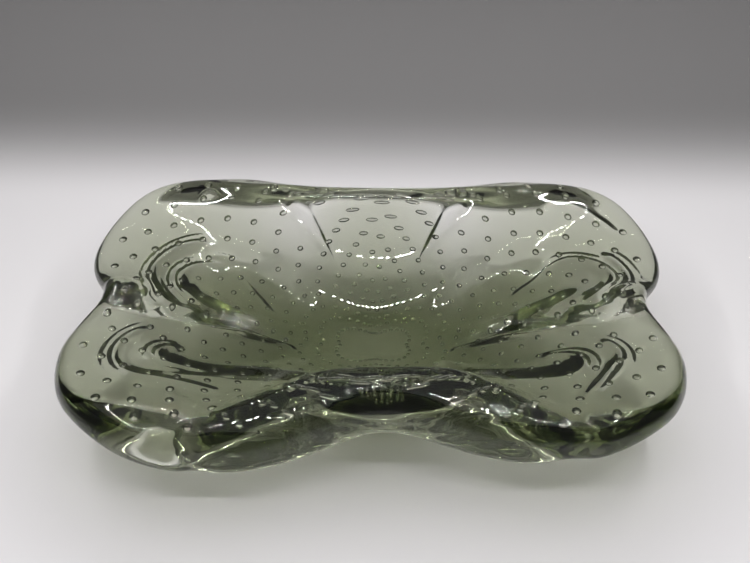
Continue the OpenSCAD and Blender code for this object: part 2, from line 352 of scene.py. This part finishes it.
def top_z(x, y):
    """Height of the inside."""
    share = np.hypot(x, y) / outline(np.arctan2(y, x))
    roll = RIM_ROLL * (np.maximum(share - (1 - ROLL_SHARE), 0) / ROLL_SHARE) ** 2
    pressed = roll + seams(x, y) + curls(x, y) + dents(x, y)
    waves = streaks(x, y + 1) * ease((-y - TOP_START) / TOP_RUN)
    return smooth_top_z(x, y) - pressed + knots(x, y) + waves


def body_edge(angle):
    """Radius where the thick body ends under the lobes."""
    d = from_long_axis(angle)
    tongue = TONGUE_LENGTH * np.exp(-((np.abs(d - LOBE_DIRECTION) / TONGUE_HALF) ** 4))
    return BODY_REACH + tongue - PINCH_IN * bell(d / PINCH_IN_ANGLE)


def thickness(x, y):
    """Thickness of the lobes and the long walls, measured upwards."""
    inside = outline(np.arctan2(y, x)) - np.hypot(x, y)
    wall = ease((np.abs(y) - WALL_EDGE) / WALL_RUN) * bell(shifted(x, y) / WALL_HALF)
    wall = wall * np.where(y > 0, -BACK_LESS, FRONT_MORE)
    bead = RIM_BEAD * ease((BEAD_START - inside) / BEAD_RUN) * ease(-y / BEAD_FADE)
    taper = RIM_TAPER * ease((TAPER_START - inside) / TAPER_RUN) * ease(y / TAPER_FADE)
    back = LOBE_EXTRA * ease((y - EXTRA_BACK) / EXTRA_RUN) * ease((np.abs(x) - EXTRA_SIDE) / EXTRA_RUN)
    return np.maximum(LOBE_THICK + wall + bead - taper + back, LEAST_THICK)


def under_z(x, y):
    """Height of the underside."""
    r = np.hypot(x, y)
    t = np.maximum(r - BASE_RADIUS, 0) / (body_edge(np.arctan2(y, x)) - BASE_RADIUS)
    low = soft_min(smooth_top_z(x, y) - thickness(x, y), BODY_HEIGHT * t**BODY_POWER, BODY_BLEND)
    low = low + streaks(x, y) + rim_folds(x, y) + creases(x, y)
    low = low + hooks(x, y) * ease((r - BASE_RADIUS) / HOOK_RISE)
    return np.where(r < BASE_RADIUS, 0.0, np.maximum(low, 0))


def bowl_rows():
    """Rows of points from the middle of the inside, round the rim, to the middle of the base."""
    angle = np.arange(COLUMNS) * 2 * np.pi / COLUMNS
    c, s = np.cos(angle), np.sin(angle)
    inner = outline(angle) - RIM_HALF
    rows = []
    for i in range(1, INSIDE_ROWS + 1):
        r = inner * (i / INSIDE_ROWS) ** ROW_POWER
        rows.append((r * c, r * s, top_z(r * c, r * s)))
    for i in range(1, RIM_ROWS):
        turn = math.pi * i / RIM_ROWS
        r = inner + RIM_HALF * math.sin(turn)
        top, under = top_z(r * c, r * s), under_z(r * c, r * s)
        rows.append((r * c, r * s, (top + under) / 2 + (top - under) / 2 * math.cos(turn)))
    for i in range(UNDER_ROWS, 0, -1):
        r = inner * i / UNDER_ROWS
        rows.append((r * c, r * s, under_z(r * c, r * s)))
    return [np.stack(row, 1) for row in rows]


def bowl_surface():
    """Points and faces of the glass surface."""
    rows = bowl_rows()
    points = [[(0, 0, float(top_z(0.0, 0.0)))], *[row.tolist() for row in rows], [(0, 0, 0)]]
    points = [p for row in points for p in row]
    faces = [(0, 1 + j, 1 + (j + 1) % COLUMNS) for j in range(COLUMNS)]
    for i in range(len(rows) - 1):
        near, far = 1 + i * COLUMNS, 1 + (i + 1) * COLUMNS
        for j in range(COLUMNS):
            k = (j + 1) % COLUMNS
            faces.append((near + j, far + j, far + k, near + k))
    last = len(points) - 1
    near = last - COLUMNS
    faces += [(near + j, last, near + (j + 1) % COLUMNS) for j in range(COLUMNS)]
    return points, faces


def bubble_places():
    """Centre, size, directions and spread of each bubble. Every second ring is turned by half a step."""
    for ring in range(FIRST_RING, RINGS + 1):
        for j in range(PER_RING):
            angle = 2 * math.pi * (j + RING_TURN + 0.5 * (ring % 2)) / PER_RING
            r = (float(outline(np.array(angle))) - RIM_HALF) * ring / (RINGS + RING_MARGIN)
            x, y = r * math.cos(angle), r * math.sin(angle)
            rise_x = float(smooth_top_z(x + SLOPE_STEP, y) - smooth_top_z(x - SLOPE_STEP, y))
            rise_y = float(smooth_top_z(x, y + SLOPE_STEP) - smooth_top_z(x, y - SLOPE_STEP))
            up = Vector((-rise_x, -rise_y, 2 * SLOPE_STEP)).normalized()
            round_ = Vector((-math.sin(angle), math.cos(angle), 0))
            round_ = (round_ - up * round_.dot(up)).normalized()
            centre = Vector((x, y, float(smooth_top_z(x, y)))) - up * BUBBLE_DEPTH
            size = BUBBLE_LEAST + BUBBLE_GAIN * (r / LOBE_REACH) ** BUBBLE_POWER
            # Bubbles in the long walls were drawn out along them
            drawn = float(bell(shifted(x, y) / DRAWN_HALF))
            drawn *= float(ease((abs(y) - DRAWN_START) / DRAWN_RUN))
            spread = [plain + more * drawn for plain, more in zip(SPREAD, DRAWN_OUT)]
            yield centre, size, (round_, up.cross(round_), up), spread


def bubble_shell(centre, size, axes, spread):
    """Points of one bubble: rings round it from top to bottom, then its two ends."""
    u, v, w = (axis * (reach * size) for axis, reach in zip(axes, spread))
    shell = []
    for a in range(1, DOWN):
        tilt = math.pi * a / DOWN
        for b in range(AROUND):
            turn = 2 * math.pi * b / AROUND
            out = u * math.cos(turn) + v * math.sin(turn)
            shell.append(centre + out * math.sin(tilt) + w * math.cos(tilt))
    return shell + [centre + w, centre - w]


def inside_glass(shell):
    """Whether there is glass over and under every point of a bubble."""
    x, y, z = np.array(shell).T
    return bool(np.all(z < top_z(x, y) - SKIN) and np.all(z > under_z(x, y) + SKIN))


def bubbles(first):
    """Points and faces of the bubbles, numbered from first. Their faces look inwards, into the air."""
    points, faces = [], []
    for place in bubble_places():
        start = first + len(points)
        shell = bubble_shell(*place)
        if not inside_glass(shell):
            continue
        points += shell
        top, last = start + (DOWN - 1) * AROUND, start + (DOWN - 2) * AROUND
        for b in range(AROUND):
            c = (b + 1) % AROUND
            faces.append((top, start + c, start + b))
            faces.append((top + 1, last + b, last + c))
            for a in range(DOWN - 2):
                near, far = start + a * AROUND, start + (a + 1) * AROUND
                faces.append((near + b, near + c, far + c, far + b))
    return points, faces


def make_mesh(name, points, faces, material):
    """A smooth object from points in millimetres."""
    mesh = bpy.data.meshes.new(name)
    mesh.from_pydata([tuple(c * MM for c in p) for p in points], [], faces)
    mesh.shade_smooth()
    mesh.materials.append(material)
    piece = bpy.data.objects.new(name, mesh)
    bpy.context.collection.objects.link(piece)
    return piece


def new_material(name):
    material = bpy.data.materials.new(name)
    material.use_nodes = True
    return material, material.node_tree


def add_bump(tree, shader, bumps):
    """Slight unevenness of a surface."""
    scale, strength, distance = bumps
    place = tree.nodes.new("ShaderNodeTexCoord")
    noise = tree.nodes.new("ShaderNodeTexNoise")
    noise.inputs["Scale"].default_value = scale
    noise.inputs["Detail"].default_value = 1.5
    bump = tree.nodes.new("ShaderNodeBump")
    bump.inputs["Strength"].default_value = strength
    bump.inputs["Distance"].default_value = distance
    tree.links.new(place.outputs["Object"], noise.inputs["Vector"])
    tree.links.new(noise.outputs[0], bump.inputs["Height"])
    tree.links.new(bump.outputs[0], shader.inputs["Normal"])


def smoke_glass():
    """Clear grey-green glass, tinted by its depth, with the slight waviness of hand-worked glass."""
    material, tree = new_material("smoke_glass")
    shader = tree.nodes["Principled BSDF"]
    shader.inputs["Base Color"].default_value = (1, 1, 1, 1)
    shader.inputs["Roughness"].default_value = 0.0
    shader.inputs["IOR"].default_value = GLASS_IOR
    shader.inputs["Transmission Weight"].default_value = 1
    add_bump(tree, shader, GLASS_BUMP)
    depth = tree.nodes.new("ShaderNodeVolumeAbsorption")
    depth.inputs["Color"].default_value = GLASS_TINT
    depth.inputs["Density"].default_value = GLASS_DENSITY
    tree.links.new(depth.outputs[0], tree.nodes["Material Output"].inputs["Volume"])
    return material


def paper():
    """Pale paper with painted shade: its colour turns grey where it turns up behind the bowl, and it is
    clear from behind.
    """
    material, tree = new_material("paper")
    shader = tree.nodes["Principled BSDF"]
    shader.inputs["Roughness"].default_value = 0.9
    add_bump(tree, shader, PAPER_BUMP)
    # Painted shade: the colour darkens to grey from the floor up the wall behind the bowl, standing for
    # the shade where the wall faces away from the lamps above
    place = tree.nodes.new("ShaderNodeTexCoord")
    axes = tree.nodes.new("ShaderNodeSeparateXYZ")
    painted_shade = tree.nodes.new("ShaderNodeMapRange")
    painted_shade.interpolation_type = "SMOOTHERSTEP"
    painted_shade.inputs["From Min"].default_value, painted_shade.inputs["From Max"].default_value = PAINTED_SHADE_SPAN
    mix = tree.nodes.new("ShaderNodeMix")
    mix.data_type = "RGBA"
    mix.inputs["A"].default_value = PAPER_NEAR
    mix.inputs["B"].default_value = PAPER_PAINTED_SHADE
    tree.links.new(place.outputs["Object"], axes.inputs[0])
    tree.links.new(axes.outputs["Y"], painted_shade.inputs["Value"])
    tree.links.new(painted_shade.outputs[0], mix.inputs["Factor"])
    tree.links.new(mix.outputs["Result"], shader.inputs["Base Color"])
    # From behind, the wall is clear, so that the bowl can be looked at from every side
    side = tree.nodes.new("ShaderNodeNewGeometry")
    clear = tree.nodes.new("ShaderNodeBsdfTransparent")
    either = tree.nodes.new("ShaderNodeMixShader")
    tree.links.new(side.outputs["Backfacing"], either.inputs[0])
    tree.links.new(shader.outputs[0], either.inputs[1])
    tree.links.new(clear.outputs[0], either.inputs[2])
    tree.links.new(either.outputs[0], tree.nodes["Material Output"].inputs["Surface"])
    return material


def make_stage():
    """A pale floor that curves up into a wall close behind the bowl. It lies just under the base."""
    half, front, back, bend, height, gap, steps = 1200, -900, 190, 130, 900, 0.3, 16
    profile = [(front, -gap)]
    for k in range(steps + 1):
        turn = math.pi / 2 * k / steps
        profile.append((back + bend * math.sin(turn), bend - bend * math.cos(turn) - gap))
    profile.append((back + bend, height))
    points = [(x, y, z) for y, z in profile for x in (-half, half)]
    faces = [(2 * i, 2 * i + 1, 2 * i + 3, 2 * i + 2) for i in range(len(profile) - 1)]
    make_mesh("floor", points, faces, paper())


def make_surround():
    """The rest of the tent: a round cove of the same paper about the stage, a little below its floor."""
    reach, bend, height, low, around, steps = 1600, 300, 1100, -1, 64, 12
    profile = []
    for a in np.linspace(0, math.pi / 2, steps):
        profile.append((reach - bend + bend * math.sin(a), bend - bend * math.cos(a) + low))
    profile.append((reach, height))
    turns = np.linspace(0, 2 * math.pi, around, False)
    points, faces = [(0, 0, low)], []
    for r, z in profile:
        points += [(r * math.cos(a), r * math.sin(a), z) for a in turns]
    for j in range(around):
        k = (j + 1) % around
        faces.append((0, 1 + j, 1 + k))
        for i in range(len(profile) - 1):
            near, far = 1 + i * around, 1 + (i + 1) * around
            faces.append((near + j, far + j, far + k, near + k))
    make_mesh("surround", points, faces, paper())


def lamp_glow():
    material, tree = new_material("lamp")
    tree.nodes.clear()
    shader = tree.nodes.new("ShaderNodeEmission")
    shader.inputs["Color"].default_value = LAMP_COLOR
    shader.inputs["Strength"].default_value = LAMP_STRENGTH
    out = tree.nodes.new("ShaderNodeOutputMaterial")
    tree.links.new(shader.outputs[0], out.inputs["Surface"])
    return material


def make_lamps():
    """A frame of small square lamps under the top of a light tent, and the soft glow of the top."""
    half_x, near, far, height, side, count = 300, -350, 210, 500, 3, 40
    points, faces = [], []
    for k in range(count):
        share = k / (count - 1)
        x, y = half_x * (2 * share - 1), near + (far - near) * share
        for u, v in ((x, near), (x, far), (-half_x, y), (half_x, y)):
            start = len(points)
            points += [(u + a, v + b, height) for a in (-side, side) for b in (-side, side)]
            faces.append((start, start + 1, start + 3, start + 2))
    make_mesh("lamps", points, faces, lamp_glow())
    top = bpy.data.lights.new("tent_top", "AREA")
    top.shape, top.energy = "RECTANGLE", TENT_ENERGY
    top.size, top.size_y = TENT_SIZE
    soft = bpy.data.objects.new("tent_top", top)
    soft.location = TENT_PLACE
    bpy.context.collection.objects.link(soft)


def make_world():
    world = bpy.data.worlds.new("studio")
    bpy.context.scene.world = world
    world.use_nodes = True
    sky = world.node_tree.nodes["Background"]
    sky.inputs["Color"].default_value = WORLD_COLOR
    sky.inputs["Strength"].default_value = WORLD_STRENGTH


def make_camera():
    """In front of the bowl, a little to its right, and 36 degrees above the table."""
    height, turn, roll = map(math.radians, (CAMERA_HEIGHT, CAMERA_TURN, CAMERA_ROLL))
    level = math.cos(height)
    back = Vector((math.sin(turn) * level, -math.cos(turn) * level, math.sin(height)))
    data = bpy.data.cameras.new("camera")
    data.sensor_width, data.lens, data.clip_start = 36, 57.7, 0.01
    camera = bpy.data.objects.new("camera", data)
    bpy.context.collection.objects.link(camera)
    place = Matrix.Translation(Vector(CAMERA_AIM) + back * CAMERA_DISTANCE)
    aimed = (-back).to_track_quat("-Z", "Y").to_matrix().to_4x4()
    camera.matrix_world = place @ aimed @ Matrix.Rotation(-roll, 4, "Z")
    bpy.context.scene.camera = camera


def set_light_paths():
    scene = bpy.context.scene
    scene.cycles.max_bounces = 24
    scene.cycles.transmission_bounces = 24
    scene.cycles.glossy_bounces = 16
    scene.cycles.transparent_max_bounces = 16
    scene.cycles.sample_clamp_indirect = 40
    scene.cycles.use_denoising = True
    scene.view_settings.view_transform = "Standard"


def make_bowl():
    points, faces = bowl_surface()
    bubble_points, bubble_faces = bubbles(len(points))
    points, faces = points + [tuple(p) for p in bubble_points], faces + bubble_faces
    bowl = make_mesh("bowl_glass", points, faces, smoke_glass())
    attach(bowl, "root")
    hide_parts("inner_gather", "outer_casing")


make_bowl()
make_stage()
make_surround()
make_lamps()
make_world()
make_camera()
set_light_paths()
-------------------------
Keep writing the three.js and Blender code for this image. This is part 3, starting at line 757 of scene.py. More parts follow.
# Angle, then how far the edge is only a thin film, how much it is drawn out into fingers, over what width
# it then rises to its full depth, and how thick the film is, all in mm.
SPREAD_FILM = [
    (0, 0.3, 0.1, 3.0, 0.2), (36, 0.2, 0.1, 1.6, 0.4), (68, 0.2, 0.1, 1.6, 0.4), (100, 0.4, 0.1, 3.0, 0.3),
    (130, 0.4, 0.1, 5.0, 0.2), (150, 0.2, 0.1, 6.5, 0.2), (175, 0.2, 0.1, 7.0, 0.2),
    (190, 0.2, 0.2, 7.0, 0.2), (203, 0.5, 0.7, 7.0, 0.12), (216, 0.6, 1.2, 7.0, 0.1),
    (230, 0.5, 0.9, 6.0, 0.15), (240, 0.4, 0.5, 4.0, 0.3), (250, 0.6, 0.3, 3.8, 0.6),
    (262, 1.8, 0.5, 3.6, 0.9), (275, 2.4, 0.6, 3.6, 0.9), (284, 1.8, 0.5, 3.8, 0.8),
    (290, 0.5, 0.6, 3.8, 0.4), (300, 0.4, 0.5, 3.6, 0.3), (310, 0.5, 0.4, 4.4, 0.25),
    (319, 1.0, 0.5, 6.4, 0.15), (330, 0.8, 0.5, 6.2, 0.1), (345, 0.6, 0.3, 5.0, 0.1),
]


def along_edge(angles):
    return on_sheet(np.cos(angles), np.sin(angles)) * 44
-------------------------
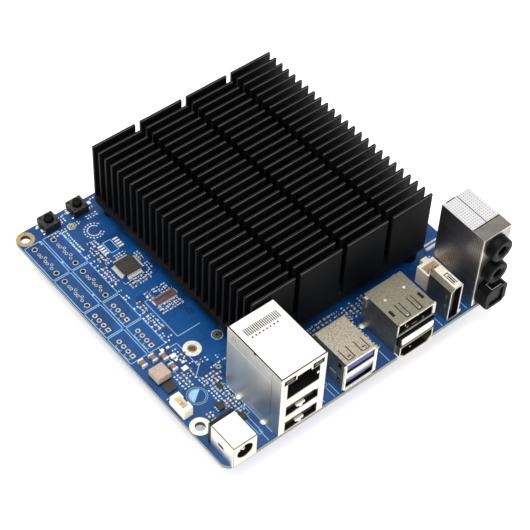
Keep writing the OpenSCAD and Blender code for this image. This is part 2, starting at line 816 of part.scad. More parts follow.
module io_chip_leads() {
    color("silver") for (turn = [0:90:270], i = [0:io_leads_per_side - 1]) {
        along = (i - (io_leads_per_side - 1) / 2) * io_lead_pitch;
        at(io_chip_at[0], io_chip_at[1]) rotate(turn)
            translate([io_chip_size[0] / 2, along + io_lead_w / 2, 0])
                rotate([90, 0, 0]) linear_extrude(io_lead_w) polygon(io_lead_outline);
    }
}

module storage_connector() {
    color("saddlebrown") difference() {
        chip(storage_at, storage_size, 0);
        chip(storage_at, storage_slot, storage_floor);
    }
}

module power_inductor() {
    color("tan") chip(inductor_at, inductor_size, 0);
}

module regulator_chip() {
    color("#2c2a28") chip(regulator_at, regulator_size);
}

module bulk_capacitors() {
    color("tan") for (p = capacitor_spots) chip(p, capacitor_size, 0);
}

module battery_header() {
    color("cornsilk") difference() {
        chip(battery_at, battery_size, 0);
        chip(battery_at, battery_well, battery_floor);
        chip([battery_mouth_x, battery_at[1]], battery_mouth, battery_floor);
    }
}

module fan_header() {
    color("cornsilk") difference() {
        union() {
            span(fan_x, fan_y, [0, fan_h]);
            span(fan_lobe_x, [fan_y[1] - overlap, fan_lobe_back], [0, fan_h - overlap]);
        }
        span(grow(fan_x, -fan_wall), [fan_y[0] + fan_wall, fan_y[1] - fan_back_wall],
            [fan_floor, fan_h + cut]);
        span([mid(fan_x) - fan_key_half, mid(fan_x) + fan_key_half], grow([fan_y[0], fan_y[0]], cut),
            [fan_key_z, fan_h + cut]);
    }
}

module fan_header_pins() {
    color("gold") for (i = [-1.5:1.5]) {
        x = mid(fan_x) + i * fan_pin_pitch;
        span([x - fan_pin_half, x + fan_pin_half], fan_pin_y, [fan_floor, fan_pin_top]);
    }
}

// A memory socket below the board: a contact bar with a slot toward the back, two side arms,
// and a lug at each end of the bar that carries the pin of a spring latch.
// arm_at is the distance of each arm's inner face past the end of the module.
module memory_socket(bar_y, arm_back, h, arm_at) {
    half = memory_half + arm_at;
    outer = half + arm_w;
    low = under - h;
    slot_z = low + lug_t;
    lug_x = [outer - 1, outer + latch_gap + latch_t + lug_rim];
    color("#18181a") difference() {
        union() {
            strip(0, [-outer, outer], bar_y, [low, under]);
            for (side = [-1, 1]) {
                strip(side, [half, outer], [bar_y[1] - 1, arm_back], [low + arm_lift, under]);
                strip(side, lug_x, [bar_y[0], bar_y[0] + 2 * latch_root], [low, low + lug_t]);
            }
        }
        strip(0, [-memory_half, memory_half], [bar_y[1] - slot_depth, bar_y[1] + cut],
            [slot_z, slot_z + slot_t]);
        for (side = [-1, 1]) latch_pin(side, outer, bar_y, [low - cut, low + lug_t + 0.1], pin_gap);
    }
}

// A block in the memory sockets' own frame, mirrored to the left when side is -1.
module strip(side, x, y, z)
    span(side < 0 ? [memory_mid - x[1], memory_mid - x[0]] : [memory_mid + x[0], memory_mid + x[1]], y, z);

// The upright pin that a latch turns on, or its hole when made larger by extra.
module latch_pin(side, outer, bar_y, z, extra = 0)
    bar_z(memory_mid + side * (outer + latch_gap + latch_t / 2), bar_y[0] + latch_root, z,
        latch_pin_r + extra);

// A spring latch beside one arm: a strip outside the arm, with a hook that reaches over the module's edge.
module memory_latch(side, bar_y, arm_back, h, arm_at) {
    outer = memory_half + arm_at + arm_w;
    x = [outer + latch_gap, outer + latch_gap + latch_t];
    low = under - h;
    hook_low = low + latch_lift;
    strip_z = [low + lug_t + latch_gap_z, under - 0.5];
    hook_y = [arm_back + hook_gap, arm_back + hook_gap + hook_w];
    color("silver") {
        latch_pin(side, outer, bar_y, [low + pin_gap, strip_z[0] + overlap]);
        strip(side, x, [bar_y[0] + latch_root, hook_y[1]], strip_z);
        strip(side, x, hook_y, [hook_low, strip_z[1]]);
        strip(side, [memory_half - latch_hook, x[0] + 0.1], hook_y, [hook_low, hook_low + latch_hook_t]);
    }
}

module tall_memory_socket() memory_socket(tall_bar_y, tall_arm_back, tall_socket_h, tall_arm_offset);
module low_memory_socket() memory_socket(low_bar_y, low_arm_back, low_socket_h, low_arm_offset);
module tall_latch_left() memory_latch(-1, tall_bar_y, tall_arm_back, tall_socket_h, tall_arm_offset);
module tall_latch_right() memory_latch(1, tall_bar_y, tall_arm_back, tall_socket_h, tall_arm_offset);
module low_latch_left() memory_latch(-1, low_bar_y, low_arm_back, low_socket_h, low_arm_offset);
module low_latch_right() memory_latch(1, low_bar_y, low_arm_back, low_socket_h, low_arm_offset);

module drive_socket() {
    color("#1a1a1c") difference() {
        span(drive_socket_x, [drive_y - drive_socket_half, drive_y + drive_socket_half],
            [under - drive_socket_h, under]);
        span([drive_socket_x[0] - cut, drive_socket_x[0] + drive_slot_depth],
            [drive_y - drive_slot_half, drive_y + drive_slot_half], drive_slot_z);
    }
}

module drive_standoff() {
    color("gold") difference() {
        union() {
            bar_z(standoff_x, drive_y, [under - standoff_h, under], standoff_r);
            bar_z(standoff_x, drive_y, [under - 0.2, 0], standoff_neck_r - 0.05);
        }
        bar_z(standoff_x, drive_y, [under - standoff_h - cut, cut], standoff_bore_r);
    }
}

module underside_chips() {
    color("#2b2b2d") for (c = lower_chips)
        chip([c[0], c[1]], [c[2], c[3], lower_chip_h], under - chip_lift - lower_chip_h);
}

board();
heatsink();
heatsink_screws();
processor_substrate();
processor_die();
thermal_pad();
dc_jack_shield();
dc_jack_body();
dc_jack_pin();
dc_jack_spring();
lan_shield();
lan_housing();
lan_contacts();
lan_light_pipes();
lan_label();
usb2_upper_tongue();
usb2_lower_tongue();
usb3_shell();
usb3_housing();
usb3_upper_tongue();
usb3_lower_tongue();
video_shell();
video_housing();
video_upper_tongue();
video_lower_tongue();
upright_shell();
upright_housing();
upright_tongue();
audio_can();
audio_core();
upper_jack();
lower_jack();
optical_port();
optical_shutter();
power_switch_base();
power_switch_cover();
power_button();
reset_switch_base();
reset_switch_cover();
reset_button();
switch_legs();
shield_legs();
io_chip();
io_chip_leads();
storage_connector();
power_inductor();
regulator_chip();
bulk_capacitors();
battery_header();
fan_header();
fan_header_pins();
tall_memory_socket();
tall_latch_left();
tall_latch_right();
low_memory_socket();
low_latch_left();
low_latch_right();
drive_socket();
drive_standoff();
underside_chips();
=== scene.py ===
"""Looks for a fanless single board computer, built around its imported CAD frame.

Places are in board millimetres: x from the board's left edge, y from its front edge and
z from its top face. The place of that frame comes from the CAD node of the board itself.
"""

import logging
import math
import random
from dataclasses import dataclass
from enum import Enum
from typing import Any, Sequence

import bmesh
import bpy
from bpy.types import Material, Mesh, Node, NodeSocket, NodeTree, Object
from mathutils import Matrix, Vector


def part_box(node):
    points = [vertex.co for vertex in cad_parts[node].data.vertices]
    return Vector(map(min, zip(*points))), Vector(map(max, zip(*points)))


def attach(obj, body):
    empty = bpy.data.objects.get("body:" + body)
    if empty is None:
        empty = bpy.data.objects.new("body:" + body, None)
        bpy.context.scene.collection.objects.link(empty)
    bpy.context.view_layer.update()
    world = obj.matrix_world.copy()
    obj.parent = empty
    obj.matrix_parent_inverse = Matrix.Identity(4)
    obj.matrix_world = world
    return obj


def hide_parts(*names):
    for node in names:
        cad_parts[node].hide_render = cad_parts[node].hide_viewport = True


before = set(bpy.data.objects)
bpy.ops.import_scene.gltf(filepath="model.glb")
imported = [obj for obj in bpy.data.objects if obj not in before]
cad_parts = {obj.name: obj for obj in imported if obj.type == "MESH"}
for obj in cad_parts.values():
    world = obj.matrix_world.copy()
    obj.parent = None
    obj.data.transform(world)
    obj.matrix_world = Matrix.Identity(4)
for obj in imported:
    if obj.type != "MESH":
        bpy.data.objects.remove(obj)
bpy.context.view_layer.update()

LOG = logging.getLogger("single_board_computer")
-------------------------
INSTRUCTION: Select every line where the word "OpenSCAD" occurs.

TASK SOLUTION:
Continue the OpenSCAD and Blender code for this object: part 2, from line 352 of scene.py. This part finishes it.
Keep writing the OpenSCAD and Blender code for this image. This is part 2, starting at line 816 of part.scad. More parts follow.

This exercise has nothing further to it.